**INSTRUCTIONS FOR THE TASK**
Among the entries that follow, the required portion opens with the line containing "The build123d and Blender code for this object continues." and closes with the line containing "sin a) + h(i) w.". Give that portion again exactly, and nothing else.

**WORKING DATA**
◆ ◆ ◆ ◆ ◆

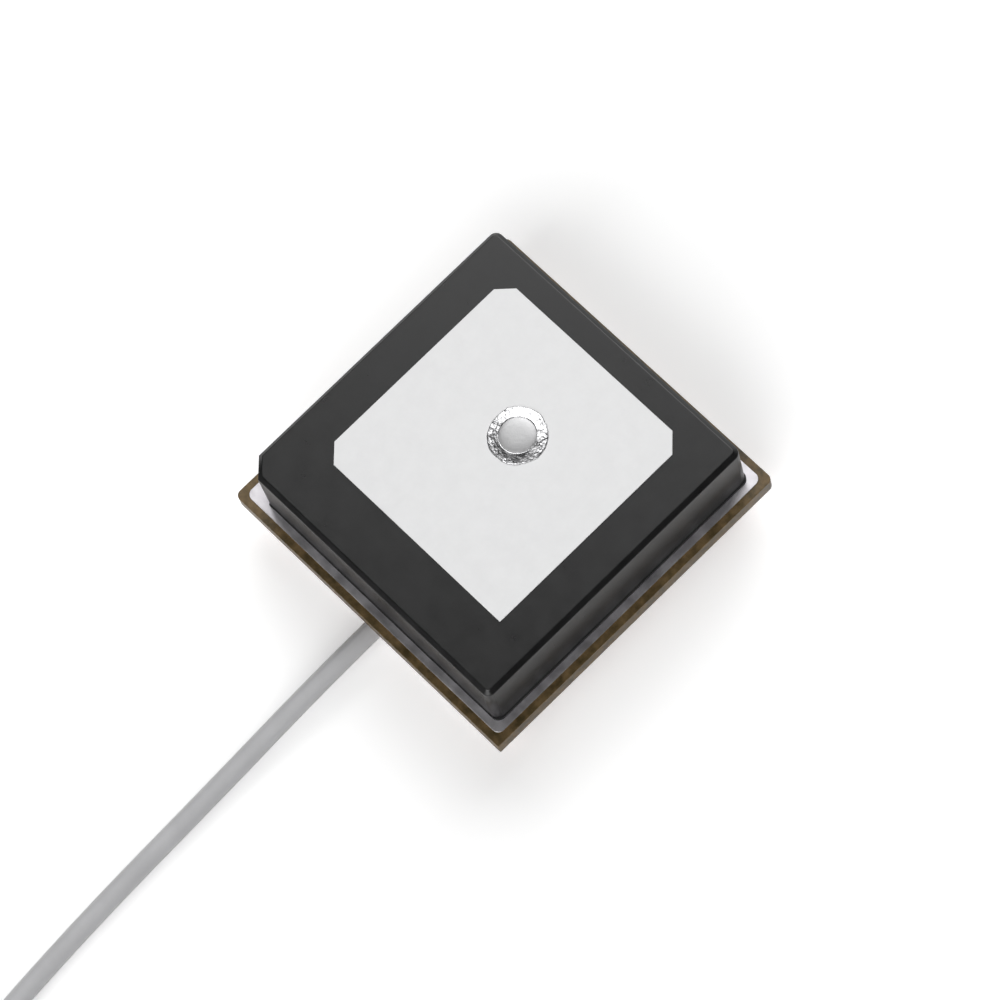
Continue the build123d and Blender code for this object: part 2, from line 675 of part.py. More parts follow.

◆ ◆ ◆ ◆ ◆

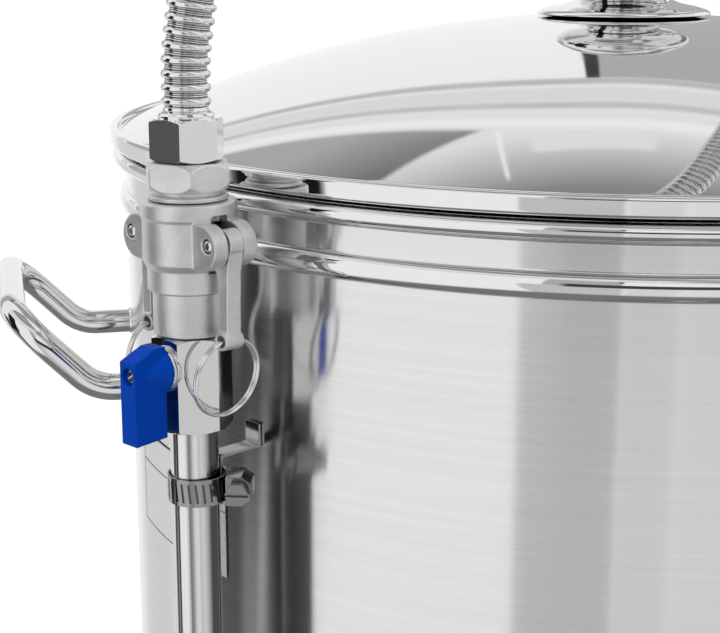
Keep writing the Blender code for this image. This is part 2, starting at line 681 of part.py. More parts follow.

◆ ◆ ◆ ◆ ◆

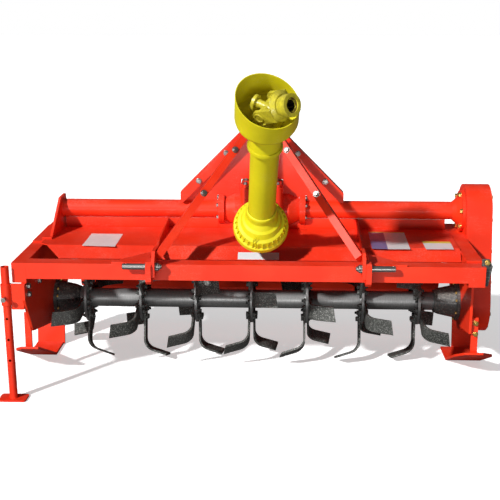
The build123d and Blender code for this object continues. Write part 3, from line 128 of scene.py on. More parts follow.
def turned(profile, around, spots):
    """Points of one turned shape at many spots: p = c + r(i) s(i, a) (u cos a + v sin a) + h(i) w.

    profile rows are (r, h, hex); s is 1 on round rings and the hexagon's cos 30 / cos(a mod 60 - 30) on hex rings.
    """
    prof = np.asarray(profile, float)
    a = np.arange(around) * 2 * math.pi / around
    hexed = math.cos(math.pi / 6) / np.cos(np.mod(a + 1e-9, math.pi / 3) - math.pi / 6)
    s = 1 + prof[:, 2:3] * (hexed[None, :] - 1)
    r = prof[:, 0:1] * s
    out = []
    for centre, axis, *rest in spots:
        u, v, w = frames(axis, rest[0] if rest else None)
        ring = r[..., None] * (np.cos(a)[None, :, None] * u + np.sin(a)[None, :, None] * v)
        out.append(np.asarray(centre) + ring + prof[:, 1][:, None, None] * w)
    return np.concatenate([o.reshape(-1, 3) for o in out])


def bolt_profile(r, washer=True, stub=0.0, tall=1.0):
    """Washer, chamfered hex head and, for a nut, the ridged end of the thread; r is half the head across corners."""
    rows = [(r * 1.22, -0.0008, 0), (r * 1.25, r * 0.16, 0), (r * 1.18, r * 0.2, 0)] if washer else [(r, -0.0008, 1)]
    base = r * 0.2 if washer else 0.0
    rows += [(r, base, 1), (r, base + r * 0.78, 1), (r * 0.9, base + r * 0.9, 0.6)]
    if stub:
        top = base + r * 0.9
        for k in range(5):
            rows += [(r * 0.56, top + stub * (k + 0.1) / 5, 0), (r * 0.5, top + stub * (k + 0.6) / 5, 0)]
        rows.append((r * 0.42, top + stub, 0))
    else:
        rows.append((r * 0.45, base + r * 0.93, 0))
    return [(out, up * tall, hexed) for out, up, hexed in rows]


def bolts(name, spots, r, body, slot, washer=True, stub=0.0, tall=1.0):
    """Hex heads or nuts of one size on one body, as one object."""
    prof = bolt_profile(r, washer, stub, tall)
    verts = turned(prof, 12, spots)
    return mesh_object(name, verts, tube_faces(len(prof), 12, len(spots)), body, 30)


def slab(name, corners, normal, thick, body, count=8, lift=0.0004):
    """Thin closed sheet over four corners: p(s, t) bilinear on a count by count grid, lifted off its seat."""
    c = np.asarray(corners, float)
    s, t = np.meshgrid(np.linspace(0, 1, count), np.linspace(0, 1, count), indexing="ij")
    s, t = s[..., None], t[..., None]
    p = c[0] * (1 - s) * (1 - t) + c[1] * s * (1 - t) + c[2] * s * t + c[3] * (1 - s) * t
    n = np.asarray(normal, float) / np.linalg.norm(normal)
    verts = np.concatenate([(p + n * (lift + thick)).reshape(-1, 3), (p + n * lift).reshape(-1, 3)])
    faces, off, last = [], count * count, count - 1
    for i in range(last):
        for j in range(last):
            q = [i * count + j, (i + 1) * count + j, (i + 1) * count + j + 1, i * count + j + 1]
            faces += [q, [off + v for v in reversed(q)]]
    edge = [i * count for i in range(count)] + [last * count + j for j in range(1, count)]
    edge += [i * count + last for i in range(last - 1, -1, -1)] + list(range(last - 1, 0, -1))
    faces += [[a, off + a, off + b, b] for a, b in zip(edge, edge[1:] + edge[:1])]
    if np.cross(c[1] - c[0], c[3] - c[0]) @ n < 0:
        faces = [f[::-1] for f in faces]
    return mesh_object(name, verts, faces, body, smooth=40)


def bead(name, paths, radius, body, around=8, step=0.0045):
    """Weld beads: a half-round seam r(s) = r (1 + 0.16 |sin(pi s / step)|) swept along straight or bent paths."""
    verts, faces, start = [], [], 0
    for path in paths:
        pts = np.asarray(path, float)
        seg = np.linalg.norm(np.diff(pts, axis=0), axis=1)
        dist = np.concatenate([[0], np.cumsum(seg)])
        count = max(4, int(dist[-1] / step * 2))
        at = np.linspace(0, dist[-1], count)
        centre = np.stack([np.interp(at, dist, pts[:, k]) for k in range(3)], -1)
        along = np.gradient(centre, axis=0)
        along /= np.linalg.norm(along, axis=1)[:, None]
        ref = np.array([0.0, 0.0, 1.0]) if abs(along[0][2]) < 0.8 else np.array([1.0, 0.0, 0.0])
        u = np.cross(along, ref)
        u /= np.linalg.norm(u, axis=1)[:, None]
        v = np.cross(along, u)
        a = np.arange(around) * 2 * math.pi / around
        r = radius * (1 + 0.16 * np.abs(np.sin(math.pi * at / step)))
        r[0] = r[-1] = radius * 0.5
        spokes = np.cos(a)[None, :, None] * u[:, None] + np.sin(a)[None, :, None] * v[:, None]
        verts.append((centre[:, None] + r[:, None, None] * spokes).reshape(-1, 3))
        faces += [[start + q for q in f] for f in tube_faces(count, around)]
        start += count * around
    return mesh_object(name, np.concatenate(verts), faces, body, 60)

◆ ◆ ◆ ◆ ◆

**FINAL RESULT**
The build123d and Blender code for this object continues. Write part 3, from line 128 of scene.py on. More parts follow.
def turned(profile, around, spots):
    """Points of one turned shape at many spots: p = c + r(i) s(i, a) (u cos a + v sin a) + h(i) w.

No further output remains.